**Extracted information:**
● ● ● ●

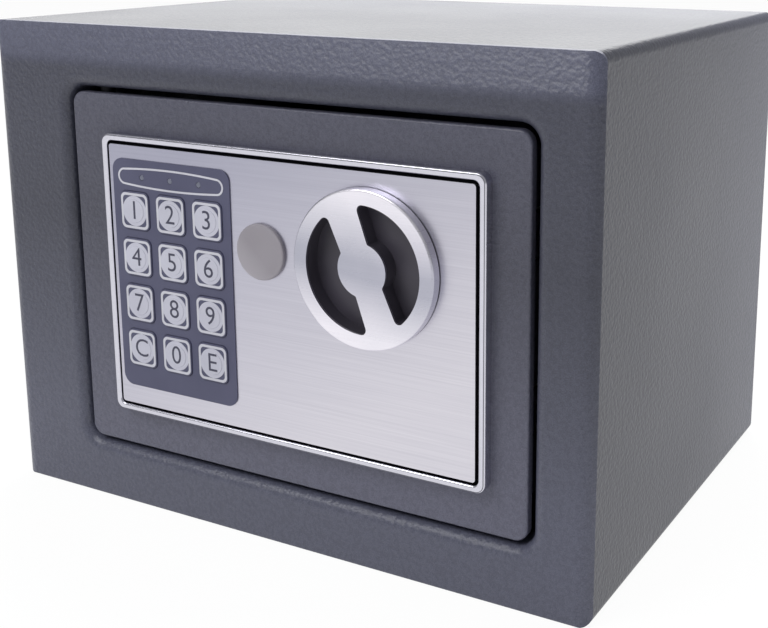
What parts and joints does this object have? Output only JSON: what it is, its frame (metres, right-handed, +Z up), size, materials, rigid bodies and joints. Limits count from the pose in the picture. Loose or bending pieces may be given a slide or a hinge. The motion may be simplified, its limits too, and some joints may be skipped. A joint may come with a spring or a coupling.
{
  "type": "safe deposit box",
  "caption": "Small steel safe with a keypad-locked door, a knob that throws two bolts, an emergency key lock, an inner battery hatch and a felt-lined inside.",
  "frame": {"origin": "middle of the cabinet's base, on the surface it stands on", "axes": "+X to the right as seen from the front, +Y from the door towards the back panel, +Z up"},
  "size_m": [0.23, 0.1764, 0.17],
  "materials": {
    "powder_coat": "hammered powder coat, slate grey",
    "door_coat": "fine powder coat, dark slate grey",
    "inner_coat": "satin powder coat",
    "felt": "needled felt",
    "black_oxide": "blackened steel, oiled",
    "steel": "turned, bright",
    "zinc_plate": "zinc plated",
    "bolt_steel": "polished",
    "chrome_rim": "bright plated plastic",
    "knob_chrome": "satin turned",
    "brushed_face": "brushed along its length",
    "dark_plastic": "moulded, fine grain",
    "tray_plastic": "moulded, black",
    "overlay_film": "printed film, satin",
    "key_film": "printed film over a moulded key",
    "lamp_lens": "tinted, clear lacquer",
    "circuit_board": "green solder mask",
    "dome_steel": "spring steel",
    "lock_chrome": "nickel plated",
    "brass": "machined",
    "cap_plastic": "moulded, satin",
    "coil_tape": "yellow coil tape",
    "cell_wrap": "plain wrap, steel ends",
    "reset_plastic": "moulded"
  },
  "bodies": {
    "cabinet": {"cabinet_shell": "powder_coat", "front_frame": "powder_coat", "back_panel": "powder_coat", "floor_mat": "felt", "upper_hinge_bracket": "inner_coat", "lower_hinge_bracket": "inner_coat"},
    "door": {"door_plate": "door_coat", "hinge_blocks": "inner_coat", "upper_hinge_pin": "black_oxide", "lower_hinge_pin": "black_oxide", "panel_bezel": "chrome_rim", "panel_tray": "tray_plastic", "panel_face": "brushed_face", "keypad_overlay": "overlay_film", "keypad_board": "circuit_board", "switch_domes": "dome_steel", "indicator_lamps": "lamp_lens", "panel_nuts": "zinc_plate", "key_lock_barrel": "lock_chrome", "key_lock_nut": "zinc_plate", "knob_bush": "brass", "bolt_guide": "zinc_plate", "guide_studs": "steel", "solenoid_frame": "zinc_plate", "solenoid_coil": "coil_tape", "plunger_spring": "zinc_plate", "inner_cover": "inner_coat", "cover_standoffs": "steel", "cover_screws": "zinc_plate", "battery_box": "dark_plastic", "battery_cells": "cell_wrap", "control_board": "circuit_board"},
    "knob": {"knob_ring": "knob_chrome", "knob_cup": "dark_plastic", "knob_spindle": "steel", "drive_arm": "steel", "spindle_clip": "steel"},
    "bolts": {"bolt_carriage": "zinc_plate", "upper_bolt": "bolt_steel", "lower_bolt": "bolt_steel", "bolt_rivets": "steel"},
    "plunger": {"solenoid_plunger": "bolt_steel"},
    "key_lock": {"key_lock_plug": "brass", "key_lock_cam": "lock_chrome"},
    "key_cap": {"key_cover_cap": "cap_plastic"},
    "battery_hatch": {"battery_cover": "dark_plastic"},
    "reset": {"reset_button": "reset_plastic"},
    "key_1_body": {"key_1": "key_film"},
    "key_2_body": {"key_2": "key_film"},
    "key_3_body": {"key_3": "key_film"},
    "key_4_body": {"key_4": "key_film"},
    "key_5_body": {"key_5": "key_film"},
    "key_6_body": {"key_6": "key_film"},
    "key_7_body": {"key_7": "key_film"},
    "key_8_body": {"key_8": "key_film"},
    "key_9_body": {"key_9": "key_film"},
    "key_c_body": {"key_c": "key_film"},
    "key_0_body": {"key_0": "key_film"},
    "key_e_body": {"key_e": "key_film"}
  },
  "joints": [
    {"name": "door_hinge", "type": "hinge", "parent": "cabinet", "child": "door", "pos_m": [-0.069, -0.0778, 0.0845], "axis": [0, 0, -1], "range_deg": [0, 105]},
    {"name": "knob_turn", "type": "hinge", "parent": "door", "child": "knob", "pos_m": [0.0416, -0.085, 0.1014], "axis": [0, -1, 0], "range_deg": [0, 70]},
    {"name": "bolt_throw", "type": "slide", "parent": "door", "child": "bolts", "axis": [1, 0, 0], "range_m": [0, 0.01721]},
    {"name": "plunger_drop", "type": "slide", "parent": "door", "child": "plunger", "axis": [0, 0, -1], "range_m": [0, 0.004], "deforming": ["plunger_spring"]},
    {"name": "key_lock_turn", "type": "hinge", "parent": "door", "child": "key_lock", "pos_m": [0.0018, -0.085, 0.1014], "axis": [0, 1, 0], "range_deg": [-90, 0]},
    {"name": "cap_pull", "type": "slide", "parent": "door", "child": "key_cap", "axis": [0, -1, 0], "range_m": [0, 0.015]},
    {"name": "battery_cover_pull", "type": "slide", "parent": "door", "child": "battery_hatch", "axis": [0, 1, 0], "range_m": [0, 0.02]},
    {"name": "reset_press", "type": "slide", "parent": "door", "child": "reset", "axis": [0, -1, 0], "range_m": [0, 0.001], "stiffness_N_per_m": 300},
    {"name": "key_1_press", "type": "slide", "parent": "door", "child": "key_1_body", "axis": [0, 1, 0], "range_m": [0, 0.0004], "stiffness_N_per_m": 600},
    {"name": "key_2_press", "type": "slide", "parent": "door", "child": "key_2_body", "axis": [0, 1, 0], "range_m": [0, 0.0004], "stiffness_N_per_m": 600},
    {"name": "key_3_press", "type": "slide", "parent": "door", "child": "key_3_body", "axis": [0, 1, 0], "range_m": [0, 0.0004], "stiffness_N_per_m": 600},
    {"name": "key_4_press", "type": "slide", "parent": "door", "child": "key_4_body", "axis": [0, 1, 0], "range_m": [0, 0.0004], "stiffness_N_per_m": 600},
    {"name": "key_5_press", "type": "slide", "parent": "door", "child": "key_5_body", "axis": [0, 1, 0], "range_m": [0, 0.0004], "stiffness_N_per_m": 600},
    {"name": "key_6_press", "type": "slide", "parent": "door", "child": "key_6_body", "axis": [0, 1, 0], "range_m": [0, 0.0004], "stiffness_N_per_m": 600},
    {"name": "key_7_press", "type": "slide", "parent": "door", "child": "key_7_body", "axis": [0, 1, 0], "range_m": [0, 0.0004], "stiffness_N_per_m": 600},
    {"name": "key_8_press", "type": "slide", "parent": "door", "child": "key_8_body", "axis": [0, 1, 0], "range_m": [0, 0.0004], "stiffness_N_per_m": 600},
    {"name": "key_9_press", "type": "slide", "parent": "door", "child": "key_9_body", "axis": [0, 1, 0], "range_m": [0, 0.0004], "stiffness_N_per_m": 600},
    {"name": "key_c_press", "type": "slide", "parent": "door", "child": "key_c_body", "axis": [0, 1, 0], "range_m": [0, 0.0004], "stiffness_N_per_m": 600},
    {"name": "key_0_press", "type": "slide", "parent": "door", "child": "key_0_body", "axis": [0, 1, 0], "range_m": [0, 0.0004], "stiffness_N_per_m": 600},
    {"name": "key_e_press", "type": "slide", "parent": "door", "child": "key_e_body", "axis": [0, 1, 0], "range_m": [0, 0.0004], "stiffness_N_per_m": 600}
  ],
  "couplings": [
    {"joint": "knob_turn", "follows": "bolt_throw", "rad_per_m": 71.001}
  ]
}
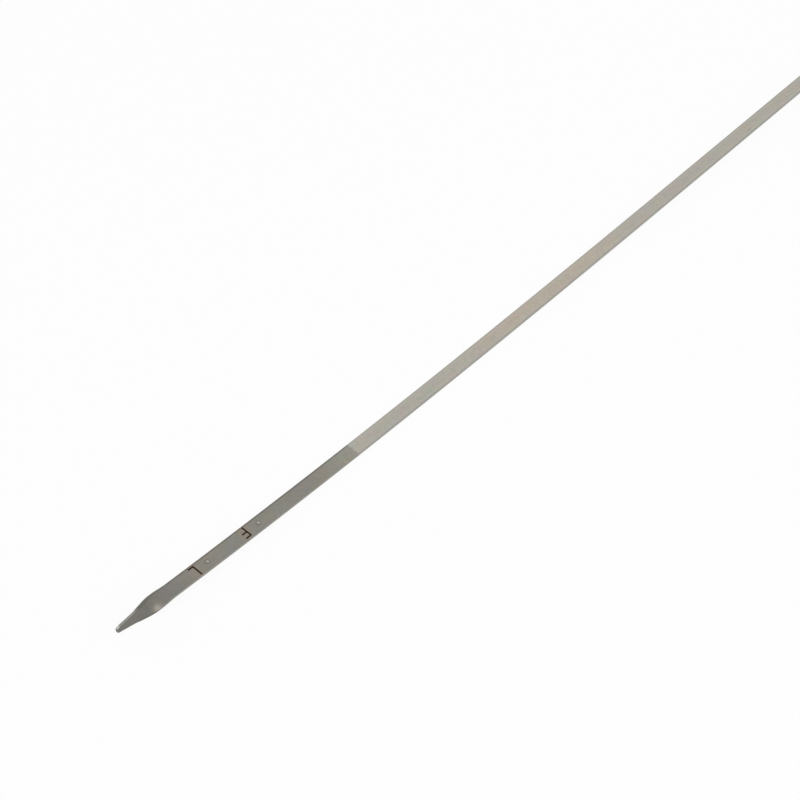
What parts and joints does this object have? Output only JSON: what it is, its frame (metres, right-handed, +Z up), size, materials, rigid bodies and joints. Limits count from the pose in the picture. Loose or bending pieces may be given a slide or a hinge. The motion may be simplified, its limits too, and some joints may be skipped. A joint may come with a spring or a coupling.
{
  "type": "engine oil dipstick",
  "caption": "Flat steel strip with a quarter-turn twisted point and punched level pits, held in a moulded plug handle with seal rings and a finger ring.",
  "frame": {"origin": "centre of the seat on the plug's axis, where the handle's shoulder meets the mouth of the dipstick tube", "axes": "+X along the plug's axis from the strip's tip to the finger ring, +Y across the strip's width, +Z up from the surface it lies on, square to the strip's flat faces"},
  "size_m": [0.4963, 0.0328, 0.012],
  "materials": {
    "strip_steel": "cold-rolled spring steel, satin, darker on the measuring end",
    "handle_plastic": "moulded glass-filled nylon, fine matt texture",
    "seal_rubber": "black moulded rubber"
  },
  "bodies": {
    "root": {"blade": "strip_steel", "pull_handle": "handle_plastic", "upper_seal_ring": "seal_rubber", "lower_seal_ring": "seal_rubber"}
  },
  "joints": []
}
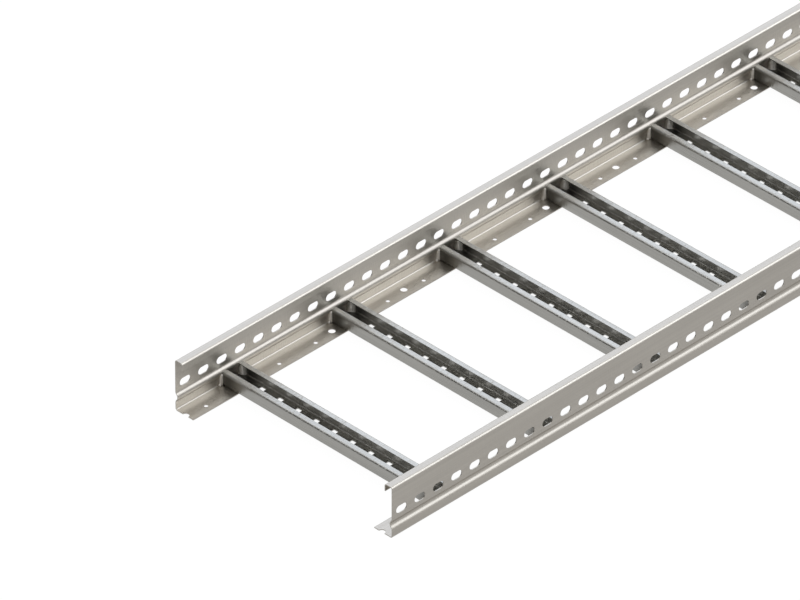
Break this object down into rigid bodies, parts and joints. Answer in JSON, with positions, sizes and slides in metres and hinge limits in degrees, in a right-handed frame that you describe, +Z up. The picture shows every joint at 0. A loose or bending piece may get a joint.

● ● ● ●

**What to produce:**
Return every line containing "that".

**Output of the exercise:**
  "caption": "Small steel safe with a keypad-locked door, a knob that throws two bolts, an emergency key lock, an inner battery hatch and a felt-lined inside.",
Break this object down into rigid bodies, parts and joints. Answer in JSON, with positions, sizes and slides in metres and hinge limits in degrees, in a right-handed frame that you describe, +Z up. The picture shows every joint at 0. A loose or bending piece may get a joint.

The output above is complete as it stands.